Task brief -> Present the data once more in exactly its original form.

Recorded information ->
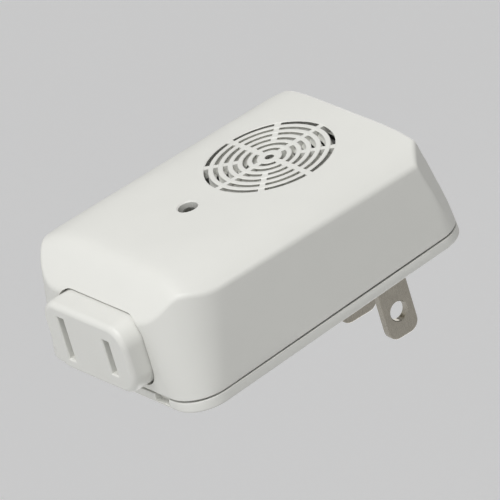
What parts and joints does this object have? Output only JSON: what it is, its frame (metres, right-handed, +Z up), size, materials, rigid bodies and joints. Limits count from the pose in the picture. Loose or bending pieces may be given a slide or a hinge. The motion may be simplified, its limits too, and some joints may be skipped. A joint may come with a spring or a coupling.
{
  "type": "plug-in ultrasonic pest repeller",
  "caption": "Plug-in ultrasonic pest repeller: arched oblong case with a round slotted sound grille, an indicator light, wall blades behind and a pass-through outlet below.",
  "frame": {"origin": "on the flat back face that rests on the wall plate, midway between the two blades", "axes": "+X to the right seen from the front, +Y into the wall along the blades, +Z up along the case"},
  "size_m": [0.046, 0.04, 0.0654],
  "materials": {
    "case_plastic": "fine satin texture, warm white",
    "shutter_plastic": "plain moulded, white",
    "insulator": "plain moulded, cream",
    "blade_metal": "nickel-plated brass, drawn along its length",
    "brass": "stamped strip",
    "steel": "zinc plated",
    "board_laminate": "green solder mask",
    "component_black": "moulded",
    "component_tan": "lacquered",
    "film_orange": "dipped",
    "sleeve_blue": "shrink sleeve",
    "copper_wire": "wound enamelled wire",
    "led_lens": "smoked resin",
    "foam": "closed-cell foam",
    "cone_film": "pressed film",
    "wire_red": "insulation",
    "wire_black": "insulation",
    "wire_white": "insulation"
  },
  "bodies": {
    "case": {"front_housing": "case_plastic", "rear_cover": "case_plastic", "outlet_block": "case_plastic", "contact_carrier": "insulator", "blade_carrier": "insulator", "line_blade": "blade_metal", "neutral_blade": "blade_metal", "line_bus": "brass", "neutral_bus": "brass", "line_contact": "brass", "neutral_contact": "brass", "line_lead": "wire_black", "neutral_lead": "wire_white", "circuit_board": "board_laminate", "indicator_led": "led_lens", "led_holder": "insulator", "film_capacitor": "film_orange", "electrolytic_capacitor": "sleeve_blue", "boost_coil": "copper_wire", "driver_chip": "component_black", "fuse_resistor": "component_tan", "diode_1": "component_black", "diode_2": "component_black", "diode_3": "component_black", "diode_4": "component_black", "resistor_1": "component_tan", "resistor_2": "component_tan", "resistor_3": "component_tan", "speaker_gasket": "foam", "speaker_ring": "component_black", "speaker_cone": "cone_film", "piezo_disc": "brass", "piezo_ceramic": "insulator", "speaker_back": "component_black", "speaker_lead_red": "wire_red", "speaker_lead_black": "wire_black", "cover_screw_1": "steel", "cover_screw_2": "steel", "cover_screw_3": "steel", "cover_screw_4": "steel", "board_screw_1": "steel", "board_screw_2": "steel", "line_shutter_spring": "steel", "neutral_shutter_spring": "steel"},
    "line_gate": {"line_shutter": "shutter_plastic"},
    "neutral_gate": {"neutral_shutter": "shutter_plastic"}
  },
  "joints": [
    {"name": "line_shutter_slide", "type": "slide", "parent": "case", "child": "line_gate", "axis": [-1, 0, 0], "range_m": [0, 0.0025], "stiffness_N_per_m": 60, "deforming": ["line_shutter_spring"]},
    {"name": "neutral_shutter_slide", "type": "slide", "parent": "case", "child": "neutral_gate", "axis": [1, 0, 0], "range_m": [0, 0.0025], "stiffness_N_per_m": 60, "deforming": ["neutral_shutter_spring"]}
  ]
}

Finished exercise ->
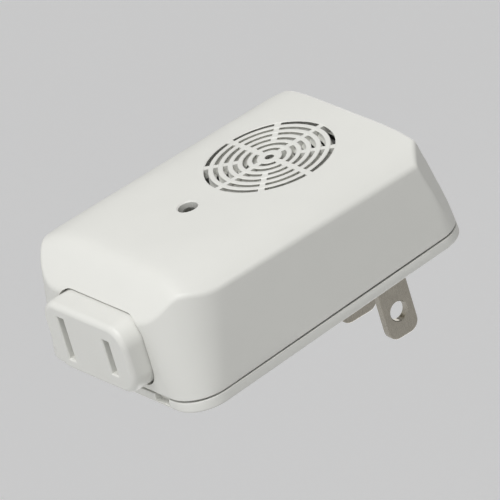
What parts and joints does this object have? Output only JSON: what it is, its frame (metres, right-handed, +Z up), size, materials, rigid bodies and joints. Limits count from the pose in the picture. Loose or bending pieces may be given a slide or a hinge. The motion may be simplified, its limits too, and some joints may be skipped. A joint may come with a spring or a coupling.
{
  "type": "plug-in ultrasonic pest repeller",
  "caption": "Plug-in ultrasonic pest repeller: arched oblong case with a round slotted sound grille, an indicator light, wall blades behind and a pass-through outlet below.",
  "frame": {"origin": "on the flat back face that rests on the wall plate, midway between the two blades", "axes": "+X to the right seen from the front, +Y into the wall along the blades, +Z up along the case"},
  "size_m": [0.046, 0.04, 0.0654],
  "materials": {
    "case_plastic": "fine satin texture, warm white",
    "shutter_plastic": "plain moulded, white",
    "insulator": "plain moulded, cream",
    "blade_metal": "nickel-plated brass, drawn along its length",
    "brass": "stamped strip",
    "steel": "zinc plated",
    "board_laminate": "green solder mask",
    "component_black": "moulded",
    "component_tan": "lacquered",
    "film_orange": "dipped",
    "sleeve_blue": "shrink sleeve",
    "copper_wire": "wound enamelled wire",
    "led_lens": "smoked resin",
    "foam": "closed-cell foam",
    "cone_film": "pressed film",
    "wire_red": "insulation",
    "wire_black": "insulation",
    "wire_white": "insulation"
  },
  "bodies": {
    "case": {"front_housing": "case_plastic", "rear_cover": "case_plastic", "outlet_block": "case_plastic", "contact_carrier": "insulator", "blade_carrier": "insulator", "line_blade": "blade_metal", "neutral_blade": "blade_metal", "line_bus": "brass", "neutral_bus": "brass", "line_contact": "brass", "neutral_contact": "brass", "line_lead": "wire_black", "neutral_lead": "wire_white", "circuit_board": "board_laminate", "indicator_led": "led_lens", "led_holder": "insulator", "film_capacitor": "film_orange", "electrolytic_capacitor": "sleeve_blue", "boost_coil": "copper_wire", "driver_chip": "component_black", "fuse_resistor": "component_tan", "diode_1": "component_black", "diode_2": "component_black", "diode_3": "component_black", "diode_4": "component_black", "resistor_1": "component_tan", "resistor_2": "component_tan", "resistor_3": "component_tan", "speaker_gasket": "foam", "speaker_ring": "component_black", "speaker_cone": "cone_film", "piezo_disc": "brass", "piezo_ceramic": "insulator", "speaker_back": "component_black", "speaker_lead_red": "wire_red", "speaker_lead_black": "wire_black", "cover_screw_1": "steel", "cover_screw_2": "steel", "cover_screw_3": "steel", "cover_screw_4": "steel", "board_screw_1": "steel", "board_screw_2": "steel", "line_shutter_spring": "steel", "neutral_shutter_spring": "steel"},
    "line_gate": {"line_shutter": "shutter_plastic"},
    "neutral_gate": {"neutral_shutter": "shutter_plastic"}
  },
  "joints": [
    {"name": "line_shutter_slide", "type": "slide", "parent": "case", "child": "line_gate", "axis": [-1, 0, 0], "range_m": [0, 0.0025], "stiffness_N_per_m": 60, "deforming": ["line_shutter_spring"]},
    {"name": "neutral_shutter_slide", "type": "slide", "parent": "case", "child": "neutral_gate", "axis": [1, 0, 0], "range_m": [0, 0.0025], "stiffness_N_per_m": 60, "deforming": ["neutral_shutter_spring"]}
  ]
}